[Exercise brief] Your answer should be only a number: how many lines include the word "Identity".
-- Input material start --
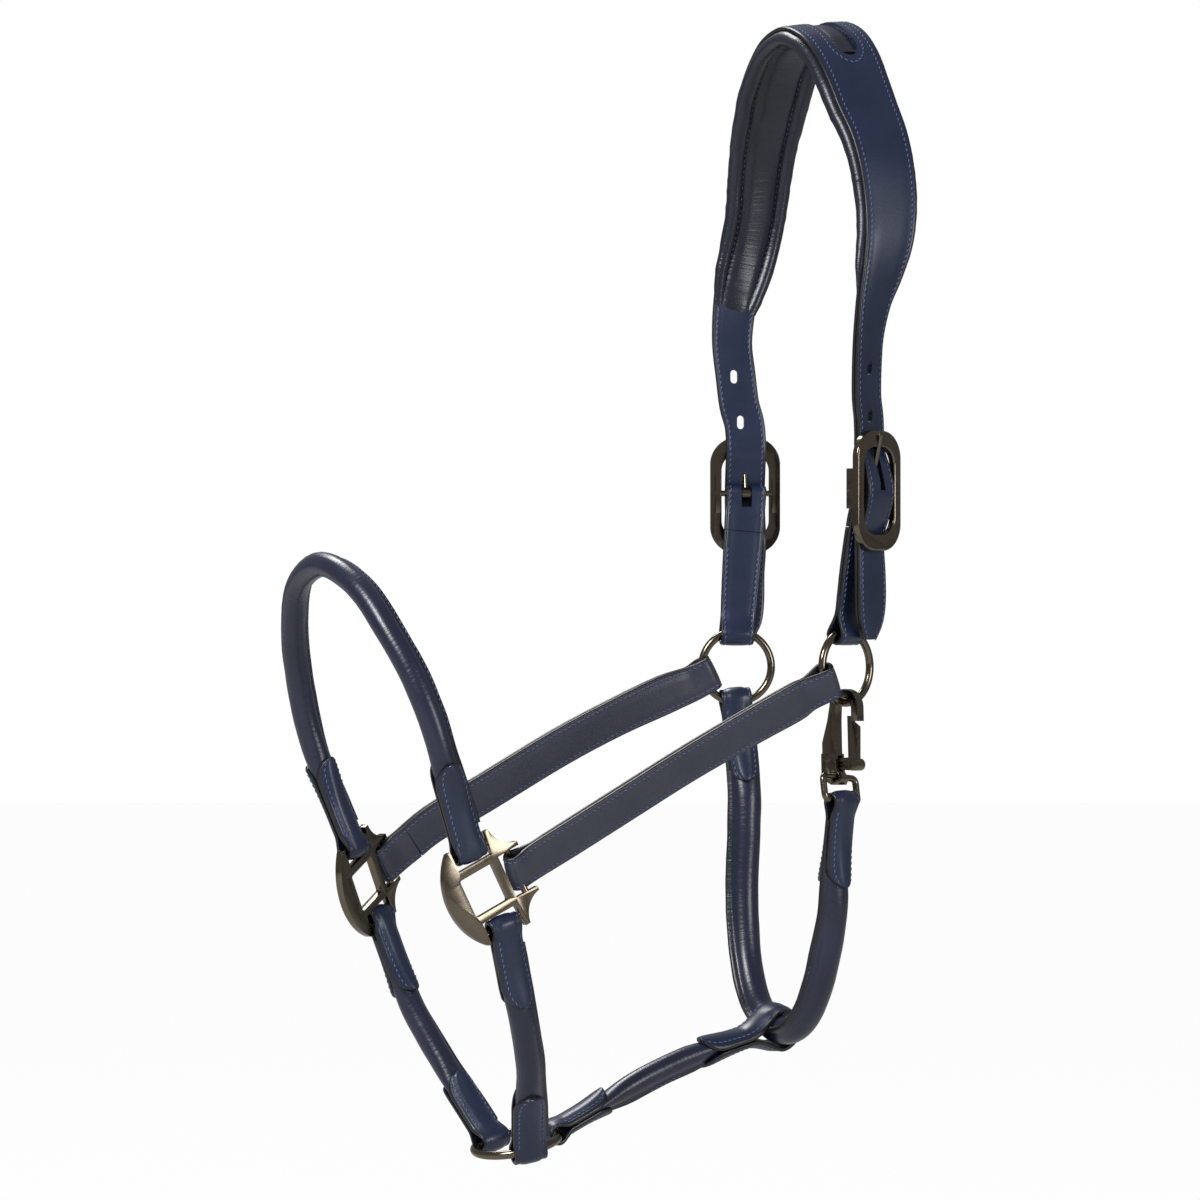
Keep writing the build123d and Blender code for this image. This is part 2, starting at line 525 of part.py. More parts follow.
# ---------------------------------------------------------------- assembly
def halter():
    """Write every piece."""
    crown()
    cheek_ring = facing(RING_AT, RING_FACES)
    far_ring = facing(Vector(RING_AT.X, -RING_AT.Y, RING_AT.Z), 180 - RING_FACES)
    chin_plane = Plane(origin=CHIN_AT, x_dir=(1, 0, -CHIN_UP.X), z_dir=CHIN_UP)
    ring("near_ring", cheek_ring, RING_R, RING_WIRE)
    ring("far_ring", far_ring, RING_R, RING_WIRE)
    ring("chin_ring", chin_plane, CHIN_R, CHIN_WIRE)

    near_square = facing(NEAR_SQUARE_AT, NEAR_SQUARE_FACES, NEAR_SQUARE_LEAN)
    far_square = facing(FAR_SQUARE_AT, FAR_SQUARE_FACES, FAR_SQUARE_LEAN)
    square("near", near_square, flip=False)
    square("far", far_square, flip=True)
    for side in ("near", "far"):
        buckle(side)
        chape(side)
    cheek_strap("near", NEAR_CHEEK, near_square, cheek_ring, 27)
    cheek_strap("far", FAR_CHEEK, far_square, far_ring, 15)

    rolled("noseband", NOSE_ROLL)
    rolled("near_chin", NEAR_CHIN_ROLL)
    rolled("far_chin", FAR_CHIN_ROLL)
    rolled("jowl", JOWL_ROLL, JOWL)
    rolled("throat", THROAT_ROLL, THROAT)

    for side, frame, nose, nose_u, chin, chin_u, width in (
        ("near", near_square, NOSE_ROLL[:3], 1.9, NEAR_CHIN_ROLL, 2.2, 16.6),
        ("far", far_square, NOSE_ROLL[:-4:-1], 1.0, FAR_CHIN_ROLL, 2.8, 15.6),
    ):
        out = Vector(0, 1 if side == "near" else -1, 0)
        top = frame.from_local_coords(Vector(nose_u, BAR_OUT, 0))
        low = frame.from_local_coords(Vector(chin_u, -BAR_OUT, 0))
        along = Vector(*nose[2][:3]) - top
        tab(f"noseband_{side}_tab", top, along, frame.x_dir, BAR_EYE, 47, 6.5, out, width)
        tab(f"{side}_chin_upper_tab", low, Vector(*chin[2][:3]) - low, frame.x_dir, BAR_EYE, 42, 6.3, out,
            width)
        round_to = Vector(0.2, 1 if side == "near" else -1, 0)
        round_to = (round_to - CHIN_UP * round_to.dot(CHIN_UP)).normalized()
        at = CHIN_AT + round_to * (CHIN_R - SAG)
        wire = CHIN_UP.cross(round_to)
        tab(f"{side}_chin_lower_tab", at, Vector(*chin[-3][:3]) - at, wire, RING_EYE, 38, 6.3, out)

    back = (Vector(-1, 0, 0) + CHIN_UP * CHIN_UP.X).normalized()
    at = CHIN_AT + back * (CHIN_R - SAG)
    tab("jowl_front_tab", at, Vector(*JOWL_ROLL[2][:3]) - at, CHIN_UP.cross(back), RING_EYE, 36, 6.3,
        Vector(0, 0, 1))
    throat_low = Vector(*THROAT_ROLL[9][:3])
    across = Vector(*THROAT_ROLL[8][:3]) - Vector(*THROAT_ROLL[10][:3])
    tab("jowl_throat_loop", throat_low, Vector(*JOWL_ROLL[-3][:3]) - throat_low,
        across.normalized(), THROAT / 2 + 1.9, 46, 6.3, Vector(0, 0, 1))

    eye = snap()
    eye_at = eye.from_local_coords(Vector(0, 6.2, 0))
    tab("throat_near_tab", eye_at, Vector(*THROAT_ROLL[2][:3]) - eye_at, eye.x_dir, BAR_EYE, 43, 7.2,
        Vector(0, 1, 0))
    turn = math.radians(2)
    low = far_ring.from_local_coords(Vector(-math.sin(turn), -math.cos(turn), 0) * (RING_R - SAG))
    wire = far_ring.from_local_coords(Vector(math.cos(turn), -math.sin(turn), 0)) - far_ring.origin
    tab("throat_far_tab", low, Vector(*THROAT_ROLL[-3][:3]) - low, wire, RING_EYE, 43, 7.2,
        Vector(0, -1, 0), 15.8)


halter()
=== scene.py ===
"""Navy leather headcollar: padded crown, buckled cheeks, rolled noseband, chin, jowl and throat straps.

Metres. +X runs towards the nose, +Y to the wearer's left (near) side, +Z up, and the origin is under the
crown at the poll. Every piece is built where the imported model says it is.
"""

import math

import bmesh
import bpy
from mathutils import Matrix, Vector, noise


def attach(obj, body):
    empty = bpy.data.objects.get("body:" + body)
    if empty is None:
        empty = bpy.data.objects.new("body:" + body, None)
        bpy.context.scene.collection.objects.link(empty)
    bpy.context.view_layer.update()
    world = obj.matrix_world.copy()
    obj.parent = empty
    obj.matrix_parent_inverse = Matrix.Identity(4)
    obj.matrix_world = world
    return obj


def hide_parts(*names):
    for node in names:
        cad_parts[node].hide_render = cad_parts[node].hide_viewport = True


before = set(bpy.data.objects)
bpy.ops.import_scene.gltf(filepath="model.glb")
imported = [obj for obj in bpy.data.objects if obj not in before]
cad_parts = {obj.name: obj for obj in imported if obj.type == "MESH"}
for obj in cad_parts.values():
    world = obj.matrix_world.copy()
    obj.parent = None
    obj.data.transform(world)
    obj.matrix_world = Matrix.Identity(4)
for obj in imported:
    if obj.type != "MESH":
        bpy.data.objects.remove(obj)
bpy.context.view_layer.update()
MM = 0.001

# ---------------------------------------------------------------- studio
# The headcollar hangs open over a plain floor. The camera sees floor and room as white, but both light
# the object only dimly. A soft key stands in front to the left, a weaker fill to the right, and a third
# lamp above and behind. The camera stands level, off the near front quarter.
SIDEWAYS = Vector((-0.8829, 0.4695, 0))
TOWARDS_CAMERA = Vector((0.4695, 0.8829, 0))
camera_data = bpy.data.cameras.new("camera")
camera_data.lens = 240
camera_data.sensor_width = 36
camera_data.shift_y = 0.0458
camera_data.clip_end = 60
camera = bpy.data.objects.new("camera", camera_data)
camera.location = TOWARDS_CAMERA * 4.06 - SIDEWAYS * 0.1142 + Vector((0, 0, -0.307))
camera.rotation_euler = (-TOWARDS_CAMERA).to_track_quat("-Z", "Y").to_euler()
bpy.context.scene.collection.objects.link(camera)
bpy.context.scene.camera = camera
bpy.context.scene.view_settings.view_transform = "Standard"


def finish(name, colour, roughness):
    """A new material with its main shader's plain values set."""
    material = bpy.data.materials.new(name)
    material.use_nodes = True
    shader = material.node_tree.nodes["Principled BSDF"]
    shader.inputs["Base Color"].default_value = (*colour, 1)
    shader.inputs["Roughness"].default_value = roughness
    return material, shader


FLOOR_LEVEL, FLOOR_RADIUS = -0.64, 14
floor_mesh = bpy.data.meshes.new("floor")
bm = bmesh.new()
under_it = Matrix.Translation((0, 0, FLOOR_LEVEL))
bmesh.ops.create_circle(bm, cap_ends=True, segments=64, radius=FLOOR_RADIUS, matrix=under_it)
bm.to_mesh(floor_mesh)
bm.free()
floor = bpy.data.objects.new("floor", floor_mesh)
bpy.context.scene.collection.objects.link(floor)
paper, shader = finish("pale_floor", (0.55, 0.55, 0.55), 0.9)
links, nodes = paper.node_tree.links, paper.node_tree.nodes
glow = nodes.new("ShaderNodeEmission")
seen = nodes.new("ShaderNodeLightPath")
either = nodes.new("ShaderNodeMixShader")
share = nodes.new("ShaderNodeMath")
share.operation = "MULTIPLY"
share.inputs[1].default_value = 0.97
links.new(seen.outputs["Is Camera Ray"], share.inputs[0])
links.new(share.outputs["Value"], either.inputs["Fac"])
links.new(shader.outputs["BSDF"], either.inputs[1])
links.new(glow.outputs["Emission"], either.inputs[2])
links.new(either.outputs["Shader"], nodes["Material Output"].inputs["Surface"])
floor_mesh.materials.append(paper)

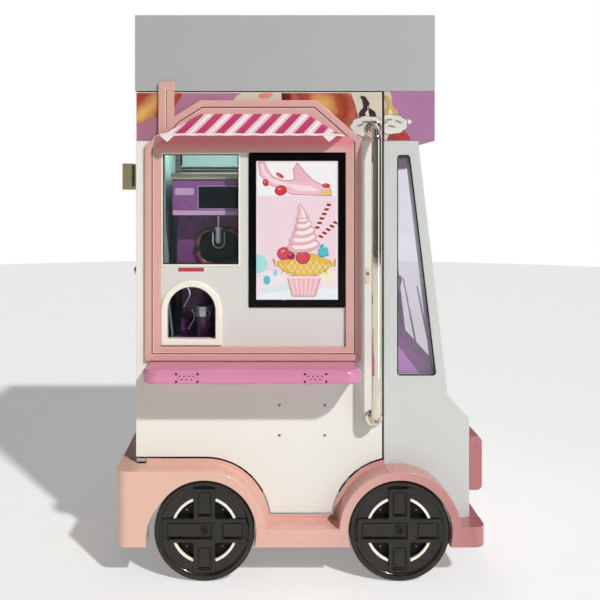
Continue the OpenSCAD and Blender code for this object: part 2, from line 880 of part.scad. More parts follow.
-- Input material end --
[Answer to this exercise] 2